WHAT THE TASK REQUIRES - Locate the line that contains "return ring(0, NEEDLE_D, FACE_T, FACE_T" and the line that contains "if empty is". Copy both of them exactly, together with every line between them, and no others.

DATA ENTRIES start

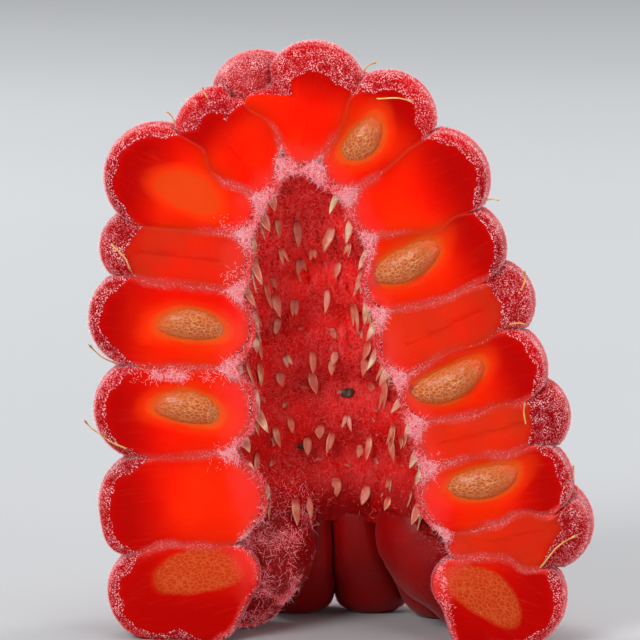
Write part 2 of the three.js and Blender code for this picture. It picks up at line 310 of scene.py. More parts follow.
def meet(origin, direction, lo, hi, steps, short):
    """How far along each ray, between lo and hi, short(points) stops being true, by halving."""
    for _ in range(steps):
        mid = (lo + hi) / 2
        before = short(origin + direction * mid[..., None])
        lo, hi = np.where(before, mid, lo), np.where(before, hi, mid)
    return (lo + hi) / 2


def ray_hit(origin, direction, i):
    """How far along each ray drupelet i's surface lies."""
    lo = np.zeros(origin.shape[:-1])
    return meet(origin, direction, lo, lo + LONGEST_RAY, RAY_STEPS, lambda p: field(p, i) < 0)


# ---- Noise ---------------------------------------------------------------------------------------


def hash3(ix, iy, iz, seed):
    n = (ix * 73856093) ^ (iy * 19349663) ^ (iz * 83492791) ^ (seed * 2654435761 & 0x7FFFFFFF)
    n = (n ^ (n >> 13)) * 1274126177 & 0x7FFFFFFF
    n = (n ^ (n >> 16)) & 0x7FFFFFFF
    return n / float(0x7FFFFFFF)


def noise(p, scale, seed=0):
    """Smooth value noise, -1 to 1, one cell per scale."""
    q = p / scale
    base = np.floor(q).astype(np.int64)
    f = q - base
    f = f * f * (3 - 2 * f)
    total = 0.0
    for corner in itertools.product((0, 1), repeat=3):
        w = 1.0
        for axis, far in enumerate(corner):
            w = w * (f[..., axis] if far else 1 - f[..., axis])
        total = total + w * hash3(*(base[..., axis] + corner[axis] for axis in range(3)), seed)
    return total * 2 - 1


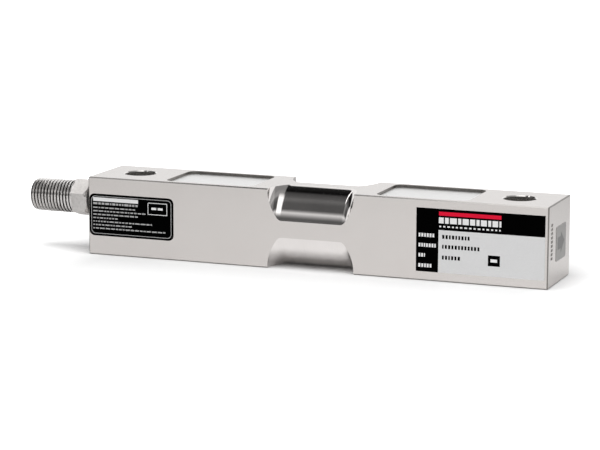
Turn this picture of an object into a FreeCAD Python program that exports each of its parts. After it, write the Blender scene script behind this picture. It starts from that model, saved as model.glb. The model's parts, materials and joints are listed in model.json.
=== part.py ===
import FreeCAD, Part
import math
import os

# Double-ended shear-beam load cell with a turned neck between its two gauged halves.
# A square steel bar is held by a pin or bolt through a hole near each end. The load bears on
# the neck and pulls towards the back, as the arrow label on the right end shows.
# Each half has a gauge cavity in its top and in its underside, and the thin web left between
# the two takes the shear. A fitting for the cable conduit stands out of the left end.
#
# Millimetres. +X runs along the bar, away from the conduit fitting. +Y points to the back.
# The origin is on the underside, midway between the two mounting holes.

V = FreeCAD.Vector
X_AXIS = V(1, 0, 0)
Z_AXIS = V(0, 0, 1)

# Square bar
beam_length = 190.5
beam_width = 31.5
beam_height = 31.5
edge_chamfer = 0.45

# Turned neck in the middle
neck_diameter = 32.2
neck_straight = 24.8
neck_fillet = 5.5

# Mounting holes, one at each end
hole_from_end = 15.875
hole_diameter = 12.7
hole_chamfer = 0.4

# Sunk seat for each cover plate
shoulder_wall = 7.6
seat_length = 37.3
seat_width = 26.4
seat_corner_radius = 3.2
seat_ledge = 1.5
cover_sunk = 1.0
cover_thickness = 0.8
cover_clearance = 0.1

# Gauge cavity under each cover
cavity_corner_radius = 2.2
web_thickness = 5.0

# Drillings for the wires, and the flat ribbons of wires in them
passage_diameter = 3.0
passage_above_web = 0.1
passage_wall_gap = 1.4
web_hole_diameter = 3.0
web_hole_from_wall = 2.5
ribbon_width = 1.6
ribbon_thickness = 0.5
ribbon_clearance = 0.05
ribbon_stand_out = 1.4

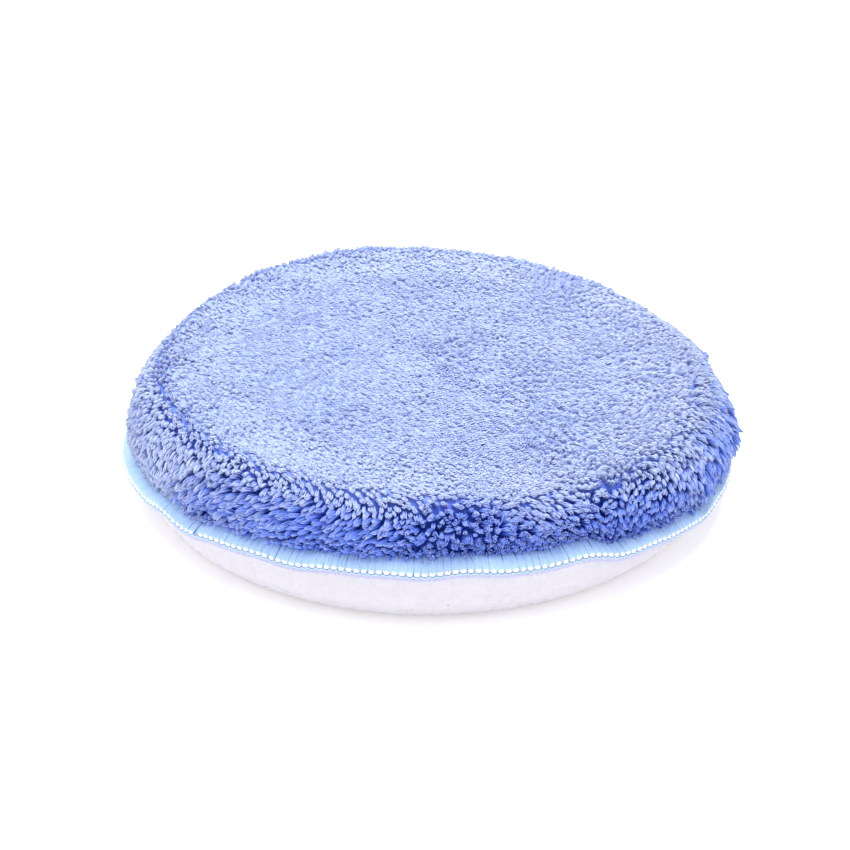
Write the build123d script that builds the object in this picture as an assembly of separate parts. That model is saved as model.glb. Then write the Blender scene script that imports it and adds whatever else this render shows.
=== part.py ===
from build123d import *
import os
from math import cos, hypot, radians, sin, sqrt

# Round sewn polishing pad, lying on its hook-and-loop face with the plush face up.
# Millimetres, +Z up, origin at the centre of the face it rests on.
# Every sub-part is turned about Z: the layers nest inside one another, face to face.

# ---- driving dimensions ----
PAD_R = 90.0            # outer edge of the overlocked seam: a 180 mm (7 inch) pad
PAD_HEIGHT = 43.0       # resting face to the tips of the pile at the crown
EDGE_Z = 17.0           # height of the cut edge of the two fabrics
FOAM_R = 82.0           # foam disc
FOAM_CORNER_TOP = 9.0   # rounding of the foam's upper corner
FOAM_CORNER_BOTTOM = 6.5  # rounding of its lower corner
FACE_T = 1.2            # knitted ground of the plush face
BACK_T = 1.2            # knitted ground of the loop backing
NAP_T = 0.8             # brushed loops under the backing
PILE_LENGTH = 8.0       # free length of the microfibre tufts at the crown
PILE_R = 88.5           # how far the tufts reach at the side
PILE_CORNER = 19.0      # rounding of the pile's shoulder
CROWN_R = 900.0         # slight doming of the plush face
SEAM_WIDTH = 5.6        # bite of the overlock stitch
SEAM_DROOP = 24.0       # degrees that the seam hangs below level
THREAD_T = 0.7          # thickness of the layer of looper thread
BEAD_T = 1.0            # thickness of the purled thread round the cut edge
NEEDLE_D = 0.5          # needle thread
GAP = 0.1               # air between the seam's threads and the pile above them

# ---- derived sizes ----
BACK_R = FOAM_R + BACK_T
NAP_R = BACK_R + NAP_T
FACE_R = FOAM_R + FACE_T
FOAM_BOTTOM_Z = NAP_T + BACK_T
FOAM_TOP_Z = PAD_HEIGHT - PILE_LENGTH - FACE_T
ALONG = (cos(radians(SEAM_DROOP)), -sin(radians(SEAM_DROOP)))    # outwards along the seam
ACROSS = (sin(radians(SEAM_DROOP)), cos(radians(SEAM_DROOP)))    # upwards through the seam
CUT_EDGE = (PAD_R - BEAD_T * ALONG[0] - (FACE_T + THREAD_T) * ACROSS[0], EDGE_Z)
SEAM_LINE = (CUT_EDGE[0] - SEAM_WIDTH * ALONG[0], CUT_EDGE[1] - SEAM_WIDTH * ALONG[1])


def seam_point(out, up):
    """Profile point measured along and across the seam from its sewing line."""
    return (
        SEAM_LINE[0] + out * ALONG[0] + up * ACROSS[0],
        SEAM_LINE[1] + out * ALONG[1] + up * ACROSS[1],
    )


def seam_at_radius(radius, up):
    """Profile point at a radius, on the line that runs a height above the seam's middle."""
    base = seam_point(0, up)
    out = (radius - base[0]) / ALONG[0]
    return (radius, base[1] + out * ALONG[1])


def arc_point(centre, radius, direction):
    """Point on a circle in a direction given by any vector."""
    size = hypot(direction[0], direction[1])
    return (centre[0] + radius * direction[0] / size, centre[1] + radius * direction[1] / size)


def dome(side_r, top_z, corner_r, crown_r):
    """Crown arc and tangent shoulder arc, from the axis out to the side; returns both and the end."""
    corner_x = side_r - corner_r
    crown_centre = (0, top_z - crown_r)
    corner_z = crown_centre[1] + sqrt((crown_r - corner_r) ** 2 - corner_x**2)
    corner_centre = (corner_x, corner_z)
    tangent = (corner_x, corner_z - crown_centre[1])
    join = arc_point(crown_centre, crown_r, tangent)
    crown_middle = arc_point(crown_centre, crown_r, (join[0] / 2, crown_r))
    shoulder_middle = arc_point(corner_centre, corner_r, (1, 1))
    end = (side_r, corner_z)
    crown = ThreePointArc((0, top_z), crown_middle, join)
    shoulder = ThreePointArc(join, shoulder_middle, end)
    return [crown, shoulder], end


def base(side_r, bottom_z, corner_r):
    """Flat bottom and rounded corner, from the axis out to the side; returns both and the end."""
    corner_centre = (side_r - corner_r, bottom_z + corner_r)
    start = (corner_centre[0], bottom_z)
    end = (side_r, corner_centre[1])
    middle = arc_point(corner_centre, corner_r, (1, -1))
    flat = Line((0, bottom_z), start)
    corner = ThreePointArc(start, middle, end)
    return [flat, corner], end


def turned(edges):
    """Closed profile in radius and height, turned about Z."""
    profile = Plane.XZ * make_face(edges)
    return revolve(profile, Axis.Z, 360)


def ring(out_start, out_end, up_start, up_end):
    """Band that follows the seam's slope all the way round."""
    corners = [
        seam_point(out_start, up_start),
        seam_point(out_end, up_start),
        seam_point(out_end, up_end),
        seam_point(out_start, up_end),
    ]
    return turned(Polyline(*corners, close=True))


def foam_core():
    """Soft foam disc with rounded corners and a slightly domed top."""
    top, top_end = dome(FOAM_R, FOAM_TOP_Z, FOAM_CORNER_TOP, CROWN_R)
    bottom, bottom_end = base(FOAM_R, FOAM_BOTTOM_Z, FOAM_CORNER_BOTTOM)
    side = Line(bottom_end, top_end)
    axis = Line((0, FOAM_BOTTOM_Z), (0, FOAM_TOP_Z))
    return turned(bottom + [side] + top + [axis])


def face_fabric():
    """Knitted ground of the plush: over the foam, down its side and out into the seam."""
    outer, outer_end = dome(FACE_R, FOAM_TOP_Z + FACE_T, FOAM_CORNER_TOP + FACE_T, CROWN_R + FACE_T)
    inner, inner_end = dome(FOAM_R, FOAM_TOP_Z, FOAM_CORNER_TOP, CROWN_R)
    flange_top = seam_at_radius(FACE_R, FACE_T)
    flange_root = seam_at_radius(FOAM_R, 0)
    rim = Polyline(outer_end, flange_top, seam_point(SEAM_WIDTH, FACE_T), seam_point(SEAM_WIDTH, 0),
                   flange_root, inner_end)
    axis = Line((0, FOAM_TOP_Z), (0, FOAM_TOP_Z + FACE_T))
    return turned(outer + [rim] + inner + [axis])


def microfibre_pile():
    """Envelope of the long plush tufts, from the crown down to the seam."""
    outer, outer_end = dome(PILE_R, PAD_HEIGHT, PILE_CORNER, CROWN_R)
    inner, inner_end = dome(FACE_R, FOAM_TOP_Z + FACE_T, FOAM_CORNER_TOP + FACE_T, CROWN_R + FACE_T)
    clear = FACE_T + THREAD_T + GAP
    rim = Polyline(outer_end, seam_at_radius(PILE_R, clear), seam_at_radius(FACE_R, clear), inner_end)
    axis = Line((0, FOAM_TOP_Z + FACE_T), (0, PAD_HEIGHT))
    return turned(outer + [rim] + inner + [axis])


def loop_backing():
    """Knitted ground of the backing: under the foam, up its side and out into the seam."""
    outer, outer_end = base(BACK_R, NAP_T, FOAM_CORNER_BOTTOM + BACK_T)
    inner, inner_end = base(FOAM_R, FOAM_BOTTOM_Z, FOAM_CORNER_BOTTOM)
    rim = Polyline(outer_end, seam_at_radius(BACK_R, -BACK_T), seam_point(SEAM_WIDTH, -BACK_T),
                   seam_point(SEAM_WIDTH, 0), seam_at_radius(FOAM_R, 0), inner_end)
    axis = Line((0, NAP_T), (0, FOAM_BOTTOM_Z))
    return turned(outer + [rim] + inner + [axis])


def loop_nap():
    """Brushed loops that a hook-faced backing plate grips; the pad rests on them."""
    outer, outer_end = base(NAP_R, 0, FOAM_CORNER_BOTTOM + BACK_T + NAP_T)
    inner, inner_end = base(BACK_R, NAP_T, FOAM_CORNER_BOTTOM + BACK_T)
    under_thread = -BACK_T - THREAD_T - GAP
    rim = Polyline(outer_end, seam_at_radius(NAP_R, under_thread), seam_at_radius(BACK_R, under_thread),
                   inner_end)
    axis = Line((0, 0), (0, NAP_T))
    return turned(outer + [rim] + inner + [axis])


def upper_looper_thread():
    """Thread laid side by side over the top of the seam, from the sewing line to the cut edge."""
    return ring(NEEDLE_D, SEAM_WIDTH, FACE_T, FACE_T + THREAD_T)


def lower_looper_thread():
    """Thread under the seam, turned up round the cut edge into a row of purls."""
    corners = [
        seam_at_radius(BACK_R, -BACK_T - THREAD_T),
        seam_point(SEAM_WIDTH + BEAD_T, -BACK_T - THREAD_T),
        seam_point(SEAM_WIDTH + BEAD_T, FACE_T + THREAD_T),
        seam_point(SEAM_WIDTH, FACE_T + THREAD_T),
        seam_point(SEAM_WIDTH, -BACK_T),
        seam_at_radius(BACK_R, -BACK_T),
    ]
    return turned(Polyline(*corners, close=True))


def needle_thread():
    """Row of needle stitches along the sewing line, on top of the face fabric."""
    return ring(0, NEEDLE_D, FACE_T, FACE_T + NEEDLE_D)


SUB_PARTS = [
    foam_core,
    face_fabric,
    microfibre_pile,
    loop_backing,
    loop_nap,
    upper_looper_thread,
    lower_looper_thread,
    needle_thread,
]

os.makedirs("parts", exist_ok=True)
for make in SUB_PARTS:
    export_step(make(), f"parts/{make.__name__}.step")
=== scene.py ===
"""Looks for a round sewn polishing pad: plush microfibre face, overlocked seam, brushed loop backing.

Everything is laid out round the Z axis first, and settle() then gives it the waves of the real pad.
"""
import math
from types import SimpleNamespace

import bpy
import numpy as np
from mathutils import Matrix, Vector


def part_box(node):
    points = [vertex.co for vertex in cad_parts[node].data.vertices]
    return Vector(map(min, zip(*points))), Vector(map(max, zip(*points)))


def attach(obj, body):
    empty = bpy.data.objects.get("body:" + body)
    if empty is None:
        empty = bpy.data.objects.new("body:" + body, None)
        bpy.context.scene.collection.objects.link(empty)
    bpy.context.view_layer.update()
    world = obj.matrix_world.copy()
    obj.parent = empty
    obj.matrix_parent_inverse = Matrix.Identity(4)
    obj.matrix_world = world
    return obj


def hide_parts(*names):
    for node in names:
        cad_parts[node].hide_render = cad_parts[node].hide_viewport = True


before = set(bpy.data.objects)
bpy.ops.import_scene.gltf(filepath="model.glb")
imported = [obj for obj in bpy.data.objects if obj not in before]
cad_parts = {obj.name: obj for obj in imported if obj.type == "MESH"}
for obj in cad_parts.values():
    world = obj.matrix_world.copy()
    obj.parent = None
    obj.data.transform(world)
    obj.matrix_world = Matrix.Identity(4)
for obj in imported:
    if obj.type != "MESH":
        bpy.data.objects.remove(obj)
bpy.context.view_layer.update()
MM = 0.001
TAU = 2 * math.pi
GOLDEN = math.pi * (3 - math.sqrt(5))

# ---- sizes read from the frame ----
foam_low, foam_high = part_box("foam_core")
face_low, face_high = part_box("face_fabric")
back_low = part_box("loop_backing")[0]
nap_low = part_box("loop_nap")[0]
pile_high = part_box("microfibre_pile")[1]
foam_r = foam_high.x
face_t = face_high.z - foam_high.z
back_t = foam_low.z - back_low.z
nap_t = back_low.z - nap_low.z
face_r = foam_r + face_t
back_r = foam_r + back_t
pile_length = pile_high.z - face_high.z
pad_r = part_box("lower_looper_thread")[1].x

# ---- the seam: a band that hangs a little below level ----
DROOP = math.radians(24)
edge_z = face_low.z
edge_r = face_high.x - face_t * math.sin(DROOP)
seam_r = face_r
seam_width = (edge_r - seam_r) / math.cos(DROOP)
seam_z = edge_z + seam_width * math.sin(DROOP)
STITCHES = 270
STITCH = TAU * pad_r / STITCHES
SEAM_START = round((360 - 136) / 360 * STITCHES)    # one purl is missing here, at the front left
BAND_R = 0.29 * MM        # one ply of the blue thread over the top
PURL_R = 0.345 * MM       # the white thread where it arches over the edge
BINDING_R = 0.19 * MM     # the fine blue thread under the purls
PASS_R = 0.31 * MM        # one ply of the pale thread under the seam
NEEDLE_R = 0.2 * MM

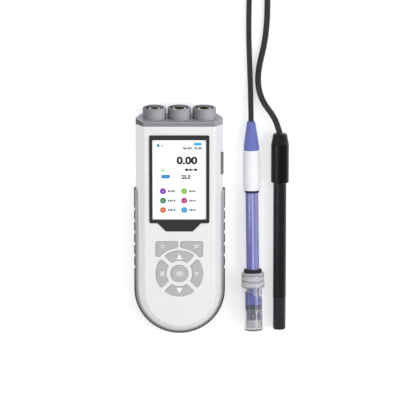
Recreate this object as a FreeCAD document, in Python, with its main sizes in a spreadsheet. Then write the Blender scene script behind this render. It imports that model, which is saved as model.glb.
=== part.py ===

DATA ENTRIES end

EXERCISE RESULT -
    return ring(0, NEEDLE_D, FACE_T, FACE_T + NEEDLE_D)


SUB_PARTS = [
    foam_core,
    face_fabric,
    microfibre_pile,
    loop_backing,
    loop_nap,
    upper_looper_thread,
    lower_looper_thread,
    needle_thread,
]

os.makedirs("parts", exist_ok=True)
for make in SUB_PARTS:
    export_step(make(), f"parts/{make.__name__}.step")
=== scene.py ===
"""Looks for a round sewn polishing pad: plush microfibre face, overlocked seam, brushed loop backing.

Everything is laid out round the Z axis first, and settle() then gives it the waves of the real pad.
"""
import math
from types import SimpleNamespace

import bpy
import numpy as np
from mathutils import Matrix, Vector


def part_box(node):
    points = [vertex.co for vertex in cad_parts[node].data.vertices]
    return Vector(map(min, zip(*points))), Vector(map(max, zip(*points)))


def attach(obj, body):
    empty = bpy.data.objects.get("body:" + body)
    if empty is None:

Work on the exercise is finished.